When Dawit first came home and for approximately a year after, bonding with him was our top priority. Surprisingly, it was easy. He slept, woke, ate and pooped like a 7-month-old. He liked to be close to us, but he was curious and independent. He hit milestones just like we would have expected with a child who had been with us from birth. His health is extraordinary. In fact, he's had exactly 2 sinus infections in just under 2 years. He's never thrown up except the time he poked a pen down his throat. He's happy, silly, tough, loving and all boy. He's always got a bruise or a gash somewhere on his body because he's not afraid to try anything his big sister does.
We feel safe -- and fortunate -- in saying he's very attached.
But there's one thing. A mystery.
Sometimes, not always, he wakes from his nap very unhappy. He usually comes downstairs quietly, then gets upset. Sometimes he stands and cries; other times he just whines. Nothing can console him for at least 15 minutes. He doesn't want toys, food, drink, television, books, being held, being touched, or being looked at. He also doesn't want to be alone.

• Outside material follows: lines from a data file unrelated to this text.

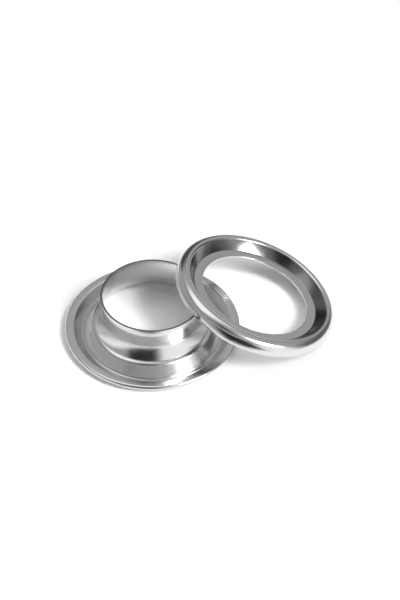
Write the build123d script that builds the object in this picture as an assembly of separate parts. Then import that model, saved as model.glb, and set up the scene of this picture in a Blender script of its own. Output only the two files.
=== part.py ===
from build123d import *
import math
import os

# Two-piece grommet: an eyelet standing on its show side, and its washer leaning on the barrel.
# Each piece is one drawn sheet: a section along the middle of the metal, as thick as the stock,
# turned about the axis of the piece. Lengths are in millimetres and Z is up. The origin is on
# the eyelet's axis, on the surface that both pieces stand on.

# Stock
sheet = 0.4  # thickness of the metal
cut_edge = 0.1  # rounding that tumbling leaves on a cut edge

# Barrel of the eyelet
mouth_diameter = 21.28  # outside, at the open end
barrel_height = 10.27  # from the surface to the open end
straight_wall = 1.49  # at least this much, from the open end down
taper_depth = 2.87  # where the straight wall and the taper would meet in a corner
taper_run = 0.33  # how far the wall opens before the flare
flare_height = 4.45  # where the taper and the flare would meet in a corner
flare_run = 1.06  # how far the flare reaches out to the shoulder

# Shoulder at the foot of the barrel, which rolls over into a long slope
crease_radius = 0.03  # of the crease that shows between the flare and the shoulder
shoulder_width = 0.6
shoulder_height = 3.0  # top of the shoulder above the surface
slope_run = 2.1  # how far out the slope reaches on its way down to the trough

# Flange of the eyelet: the trough that it stands on, then a rim with its edge turned down
trough_width = 0.35
standing_flat = 0.02  # flat left at the bottom of the trough
rim_rise_run = 1.68  # how far out the wall climbs from the trough to the rim
rim_width = 1.5
rim_height = 1.95  # top of the rim above the surface
rim_bend = 0.3
lip_bend = 0.28
lip_drop = 0.6  # from the top of the rim to the cut edge of the lip

# Washer, measured from the top of its flat ring
hole_clearance = 1.02  # gap all round the straight barrel
ring_width = 1.92  # from the hole to the foot of the wall
ring_bend = 0.29
lower_wall_run = 0.98  # the recess climbs in two slopes with a wide bend between them
lower_wall_rise = 0.61
upper_wall_run = 0.79
bead_height = 1.95  # top of the bead above the ring
crest_bend = 0.42  # where the wall turns into the top of the bead
bead_width = 1.94
shoulder_bend = 1.5  # where the bead turns down into the skirt
skirt_drop = 0.91  # from the ring down to the cut edge of the skirt

# How the washer lies
lean_direction = 11.6  # degrees round from +X, seen from above
rest_gap = 0.03  # air left between the washer and the rim of the barrel
rest_overlap = 0.12  # how far past its hole the washer touches the barrel

edge = min(cut_edge, sheet / 4)
barrel_radius = mouth_diameter / 2
hole_radius = barrel_radius + hole_clearance
washer_radius = (
    hole_radius + ring_width + lower_wall_run + upper_wall_run + bead_width + sheet / 2
)


def run_length(start, end):
    return (Vector(*end) - Vector(*start)).length


def bend_tangents(corners):
    """For each inner corner, the length that a bend of radius 1 takes from either run."""
    tangents = []
    for before, corner, after in zip(corners, corners[1:], corners[2:]):
        arriving = Vector(*corner) - Vector(*before)
        leaving = Vector(*after) - Vector(*corner)
        tangents.append(math.tan(math.radians(arriving.get_angle(leaving)) / 2))
    return tangents


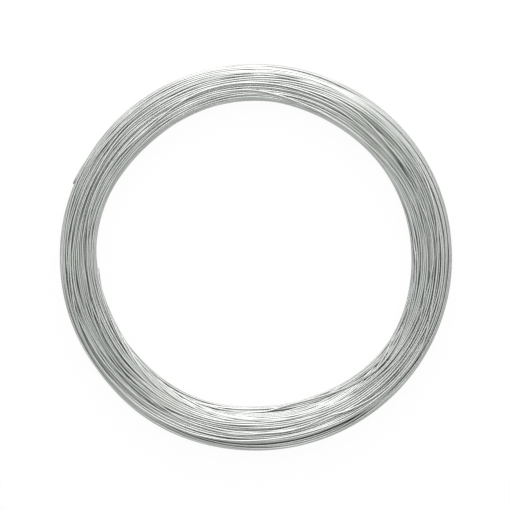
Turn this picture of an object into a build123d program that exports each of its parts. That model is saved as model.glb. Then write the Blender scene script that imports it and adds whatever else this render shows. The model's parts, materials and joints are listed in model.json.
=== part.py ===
"""Coil of galvanized steel wire, lying flat, as it comes off its winding former."""
from build123d import *
from math import pi, tan
import os

# Driving sizes, in millimetres
wire_diameter = 1.6
bore_diameter = 237.0
# the bundle of turns, from the bore to the outside and from the floor up
bundle_width = 31.5
bundle_height = 26.0
# rounding of the bundle's four corners, measured over the turns
section_corner = 9.0
# how deep the grooves between neighbouring turns are open, down to about where the turns touch
groove_depth = 0.55
# sides of a turn's section, one of them facing out, which stand for round wire
wire_sides = 12

# Section of the bundle of turns
bundle_middle = (bore_diameter + bundle_width) / 2
corner_radius = min(section_corner, 0.45 * bundle_width, 0.45 * bundle_height)

# The centres of the outer turns lie on a rounded rectangle, half a wire inside the section
wire_radius = wire_diameter / 2
lay_width = bundle_width - wire_diameter
lay_height = bundle_height - wire_diameter
lay_corner = corner_radius - wire_radius
face_run = lay_width - 2 * lay_corner
side_run = lay_height - 2 * lay_corner

# Gaps between neighbouring turns along each stretch, each about one wire wide
face_gaps = max(1, round(face_run / wire_diameter))
side_gaps = max(1, round(side_run / wire_diameter))
corner_gaps = max(2, round(pi / 2 * lay_corner / wire_diameter))
corner_step = 90 / corner_gaps

# Each corner of the section: its side of the middle, across and up
corner_sides = [(1, 1), (-1, 1), (-1, -1), (1, -1)]


def turn():
    """One turn's section, flat side out."""
    RegularPolygon(wire_radius, wire_sides, major_radius=False, rotation=180 / wire_sides)


# Wire coil: one turned solid with its bore, its outer turns showing all round
with BuildPart() as wire_coil:
    with BuildSketch(Plane.XZ):
        with Locations((bundle_middle, bundle_height / 2)):
            # the hidden turns, as one plain core that closes the grooves
            RectangleRounded(
                bundle_width - 2 * groove_depth,
                bundle_height - 2 * groove_depth,
                corner_radius - groove_depth,
            )
            # turns of the base and of the top
            with GridLocations(face_run / face_gaps, lay_height, face_gaps + 1, 2):
                turn()
            # turns of the bore and of the outside
            with GridLocations(lay_width, side_run / side_gaps, 2, side_gaps + 1):
                turn()
            # turns round each corner, between the straight stretches
            for quarter, (across, up) in enumerate(corner_sides):
                first_angle = 90 * quarter + corner_step
                with Locations((across * face_run / 2, up * side_run / 2)):
                    with PolarLocations(lay_corner, corner_gaps - 1, first_angle, 90 - corner_step):
                        turn()
    revolve(axis=Axis.Z)

os.makedirs("parts", exist_ok=True)
wire_coil.part.label = "wire_coil"
export_step(wire_coil.part, "parts/wire_coil.step")

# Where the coil can be held, for whoever fits it to something
turn_land = wire_diameter * tan(pi / wire_sides)
print("bore: radius", bore_diameter / 2, "length", side_run + turn_land, "middle at", bundle_height / 2)
print("turns in sight round the section:", 2 * (face_gaps + side_gaps) + 4 * corner_gaps)
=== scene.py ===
"""Coil of galvanized wire: all the turns of one long wire, wound at random into a flat ring."""

import json
import math

import bpy
import numpy as np
from bpy.props import FloatProperty, IntProperty, PointerProperty, StringProperty
from bpy.types import Operator, Panel, PropertyGroup
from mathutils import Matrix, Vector


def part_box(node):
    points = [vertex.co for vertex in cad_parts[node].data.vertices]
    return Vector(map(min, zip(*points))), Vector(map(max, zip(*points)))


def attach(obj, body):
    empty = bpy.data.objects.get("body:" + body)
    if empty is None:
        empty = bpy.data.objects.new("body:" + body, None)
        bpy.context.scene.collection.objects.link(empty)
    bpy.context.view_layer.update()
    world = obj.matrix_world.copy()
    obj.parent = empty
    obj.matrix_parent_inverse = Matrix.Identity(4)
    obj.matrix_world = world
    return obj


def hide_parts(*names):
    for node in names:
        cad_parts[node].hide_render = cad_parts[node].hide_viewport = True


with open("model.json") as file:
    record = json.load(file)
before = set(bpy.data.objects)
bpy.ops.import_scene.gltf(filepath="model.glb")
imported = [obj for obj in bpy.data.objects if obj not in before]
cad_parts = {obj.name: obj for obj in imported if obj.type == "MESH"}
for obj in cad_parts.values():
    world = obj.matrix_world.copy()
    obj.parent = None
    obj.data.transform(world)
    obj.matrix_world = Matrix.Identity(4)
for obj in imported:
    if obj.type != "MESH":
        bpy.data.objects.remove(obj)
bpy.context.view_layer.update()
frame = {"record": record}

bl_info = {
    "name": "Galvanized Wire Coil",
    "version": (1, 0, 0),
    "blender": (4, 5, 0),
    "location": "3D View > Sidebar > Wire Coil",
    "description": "Winds one galvanized wire into a loose flat coil and stages it",
    "category": "Add Mesh",
}

COIL_NODE = "wire_coil"
BORE = next(mount for mount in frame["record"]["mounts"] if mount["name"] == "bore")

coil_low, coil_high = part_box(COIL_NODE)
OUTER_RADIUS = (coil_high.x - coil_low.x) / 2
BORE_RADIUS = BORE["dims"]["r_mm"] / 1000
COIL_HEIGHT = coil_high.z - coil_low.z

# Shape of the bundle of turns, in metres. Angles are in degrees from +X, and the front of the ring is at -Y.

# the bundle keeps this far inside the ring's two rims, on average
RIM_GAP = 0.0003
# waves of the two rims, each as count round the ring, size and the angle of a peak
BORE_WAVES = [(1, 0.0020, 96), (2, 0.0021, -11), (3, 0.0008, -34), (4, 0.0007, -19), (5, 0.0010, 29)]
OUTER_WAVES = [(1, 0.0002, -2), (2, 0.0013, 4), (3, 0.0002, -5), (4, 0.0002, 35)]
# how far the bundle's mean top lies under the ring's, and how much more at the front
TOP_GAP, FRONT_DROP = 0.0020, 0.0009
# slope of the top down to the bore, as a share of the half height, and how much more at the front
LEAN, FRONT_LEAN = 0.03, 0.65
# the section's rim is |x|^p + |z|^p = 1, and p of 2 is an ellipse
SQUARENESS = 2.3
# how many ridges run along the top
RIDGES = 9

# how far a turn strays along its layer, as a share of the half height
STRAY = 0.12
# where half of the turns cross over to their next place, left and right, and how far that varies
CROSSINGS, CROSSING_SPREAD = (186, 356), 17
# shortest and longest way round that a turn takes to cross over
CROSSING_LENGTHS = (35, 90)
# how wide the border between two strands is blurred, in wires
STRAND_EDGE = 0.45

# where the wire's two ends lie, over how many degrees they stand off, and how far: inwards and outwards
INNER_END, OUTER_END = 184, 158
LOOSE_END = 9
INNER_END_OFF, OUTER_END_OFF = 0.0011, 0.0013

# Settling the turns

# rounds from one search for neighbours to the next, and how near those lie, in wires
NEIGHBOURS_EVERY, NEIGHBOUR_REACH = 12, 1.6
# the share of an overlap by which each of two turns gives way in a round, and the distance that they
# should have, in wires
PUSH, CLEARANCE = 0.45, 1.01
# how fast the wire eases its bends
SPRING = 0.5
# how firmly a turn keeps to its place at first, how firmly at the end, and when that changes
EARLY_HOLD, LATE_HOLD, EARLY_SHARE = 0.02, 0.005, 0.6
# how fast a turn outside the bundle is drawn in
DRAW_IN = 0.3
# how far under the ring's top the turns are kept, and how far under it the centre line of a loose stretch
# has to stay, in metres
LOOSE_ROOM, TOP_ROOM = 0.0006, 0.0001

# Loose stretches

# rounds of smoothing one, and how far a wire moves across before it has to be lifted, in wires
LIFTING_ROUNDS, LIFTED_FROM = 30, 0.15
# the share of a loose stretch in which it moves over, and in which it moves back
MOVE_SHARE = 0.45

# Real sizes of the zinc's patterns, in millimetres
PATCH_LENGTH, STRETCH_LENGTH = 45, 333
STREAK_LENGTH, STREAK_WIDTH, STREAK_HEIGHT = 10, 0.84, 0.03
# how much smoother the clean zinc is than the roughness that is set, and how much rougher the dull zinc
ROUGHNESS_SPREAD = 0.05

# Stage

# the picture's width, the ring's outer diameter in it and the pixel of the ring's middle
PICTURE, RING_PIXELS, RING_MIDDLE = 510, 391, (255.5, 257.5)
# the sensor's width in millimetres, and the floor's reach from the middle in metres
SENSOR_WIDTH, FLOOR_REACH = 36, 6.0
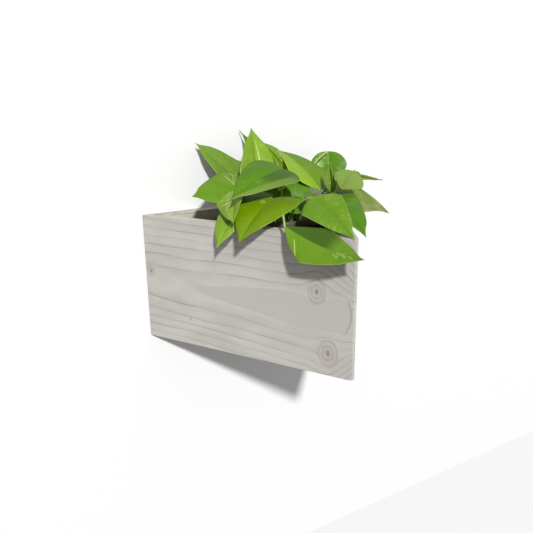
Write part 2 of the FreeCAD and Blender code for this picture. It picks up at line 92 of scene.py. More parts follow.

Over time, I've tried every possible combination of comfort with varying degrees of success. It's very hard to watch him suffer and do nothing. But I've learned that the less I do, the quicker he gets back to his usual toddler routine. Here's what I do:
I usually start by asking if he wants milk or a snack as this is our post-nap routine. If he says no and begins to get upset, I sit on the floor near him, cross-legged so I have a ready lap if he wants it. I don't look at him or talk to him. I don't sing or entertain myself with any busy work as this also upsets him. I just sit quietly. It's hard to do. Especially when he continues to cry and sound frustrated. To an outsider, it might seem heartless not to attempt to comfort him, but I've learned what he doesn't want. Sometimes he'll come to me and sit, and we'll sit together as long as he likes. I always let him make the first move to stand up or talk. Other times, he'll snap out of it and start playing (especially if Caroline is around) or come to me and make a request. But in those moments I let him take the lead, work through it at his own pace.
We've speculated some about why waking up from naps triggers these emotions. We have theories, but we don't know with all certainty whether they relate to loss or are just disorientation that often comes after a nap. Mostly we just concentrate on helping him feel safe. As time goes on, we'll see how it goes. We will be aware of changes -- good or bad -- that signal new ways of processing his loss and maybe change our tack or hit the books for more professional advice. For now, we're basking in the joy this sweet little boy has brought to our family.
We know that on the adoption adjustment scale, ours went as easy as one could hope for, and we're infinitely thankful. But we won't take it for granted that adjusting and bonding and attaching and learning and loving is a lifetime process, and we'll do whatever it takes.